Task: Nothing may be dropped or altered: reproduce all the data.

Given information:
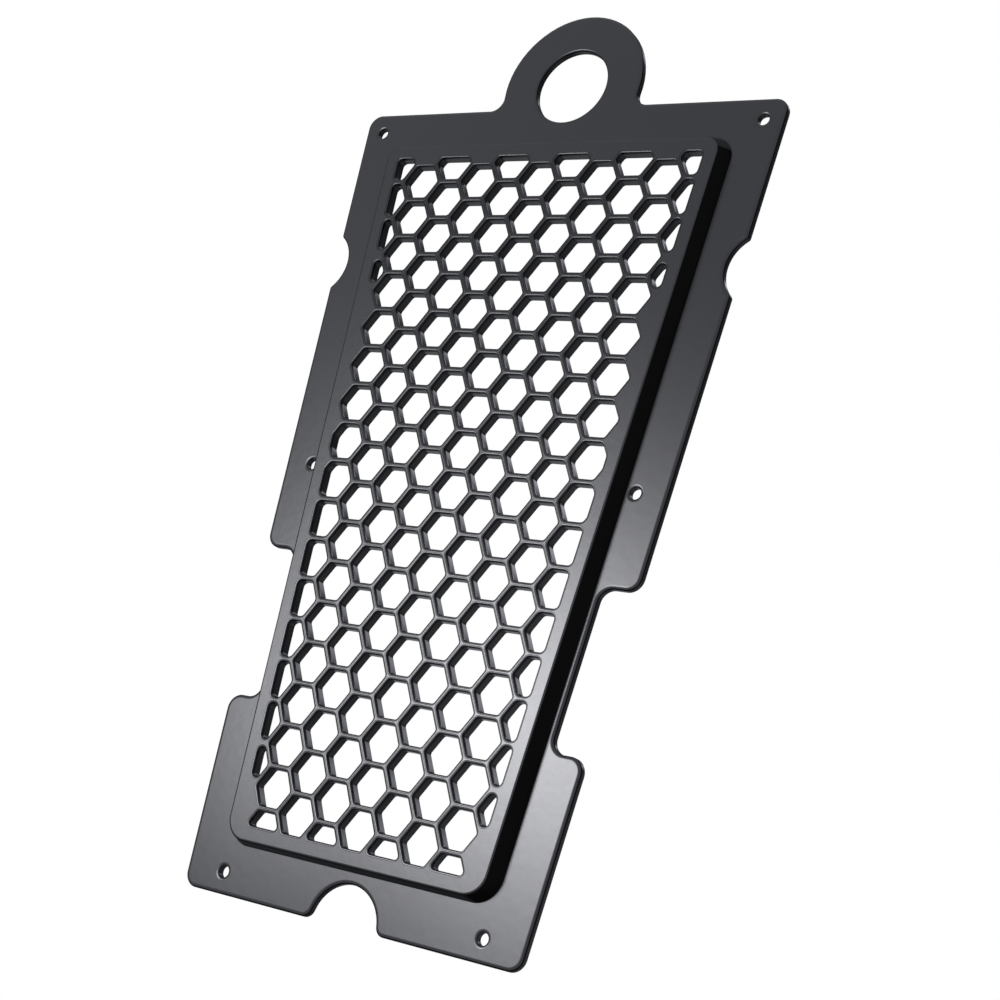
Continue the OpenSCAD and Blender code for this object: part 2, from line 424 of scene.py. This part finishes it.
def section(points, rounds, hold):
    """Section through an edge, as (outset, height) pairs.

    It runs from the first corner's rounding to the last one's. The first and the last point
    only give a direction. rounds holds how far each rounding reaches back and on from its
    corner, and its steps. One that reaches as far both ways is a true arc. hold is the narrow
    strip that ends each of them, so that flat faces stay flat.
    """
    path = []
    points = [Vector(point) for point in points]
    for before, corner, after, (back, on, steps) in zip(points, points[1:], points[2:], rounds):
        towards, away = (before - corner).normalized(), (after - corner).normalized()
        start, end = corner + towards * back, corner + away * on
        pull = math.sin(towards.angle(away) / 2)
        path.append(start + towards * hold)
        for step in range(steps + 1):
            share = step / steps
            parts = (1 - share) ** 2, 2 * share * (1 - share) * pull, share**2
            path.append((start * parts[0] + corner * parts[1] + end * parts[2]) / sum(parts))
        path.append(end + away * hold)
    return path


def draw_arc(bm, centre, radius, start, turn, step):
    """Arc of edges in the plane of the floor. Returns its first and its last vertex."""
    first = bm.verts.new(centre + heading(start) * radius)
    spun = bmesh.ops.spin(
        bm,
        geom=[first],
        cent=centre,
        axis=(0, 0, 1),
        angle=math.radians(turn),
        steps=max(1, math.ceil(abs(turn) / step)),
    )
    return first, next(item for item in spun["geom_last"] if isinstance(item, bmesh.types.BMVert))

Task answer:
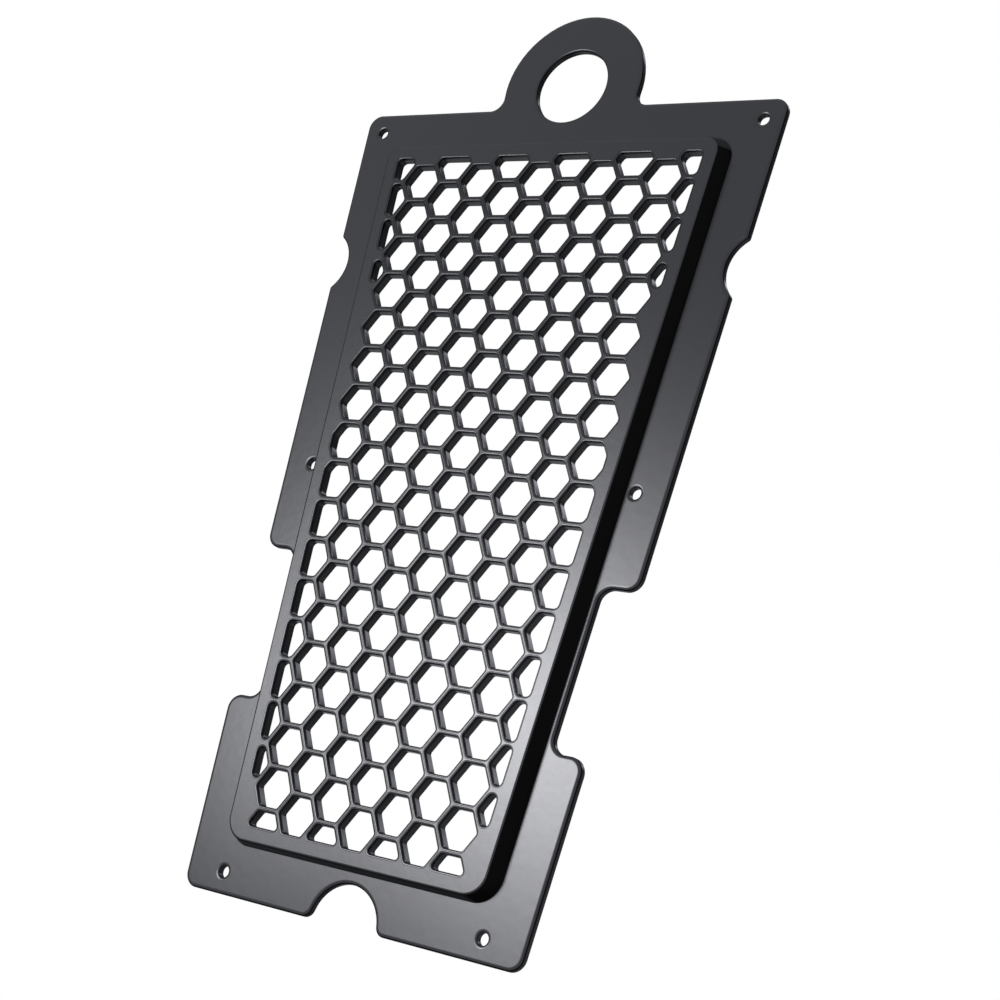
Continue the OpenSCAD and Blender code for this object: part 2, from line 424 of scene.py. This part finishes it.
def section(points, rounds, hold):
    """Section through an edge, as (outset, height) pairs.

    It runs from the first corner's rounding to the last one's. The first and the last point
    only give a direction. rounds holds how far each rounding reaches back and on from its
    corner, and its steps. One that reaches as far both ways is a true arc. hold is the narrow
    strip that ends each of them, so that flat faces stay flat.
    """
    path = []
    points = [Vector(point) for point in points]
    for before, corner, after, (back, on, steps) in zip(points, points[1:], points[2:], rounds):
        towards, away = (before - corner).normalized(), (after - corner).normalized()
        start, end = corner + towards * back, corner + away * on
        pull = math.sin(towards.angle(away) / 2)
        path.append(start + towards * hold)
        for step in range(steps + 1):
            share = step / steps
            parts = (1 - share) ** 2, 2 * share * (1 - share) * pull, share**2
            path.append((start * parts[0] + corner * parts[1] + end * parts[2]) / sum(parts))
        path.append(end + away * hold)
    return path


def draw_arc(bm, centre, radius, start, turn, step):
    """Arc of edges in the plane of the floor. Returns its first and its last vertex."""
    first = bm.verts.new(centre + heading(start) * radius)
    spun = bmesh.ops.spin(
        bm,
        geom=[first],
        cent=centre,
        axis=(0, 0, 1),
        angle=math.radians(turn),
        steps=max(1, math.ceil(abs(turn) / step)),
    )
    return first, next(item for item in spun["geom_last"] if isinstance(item, bmesh.types.BMVert))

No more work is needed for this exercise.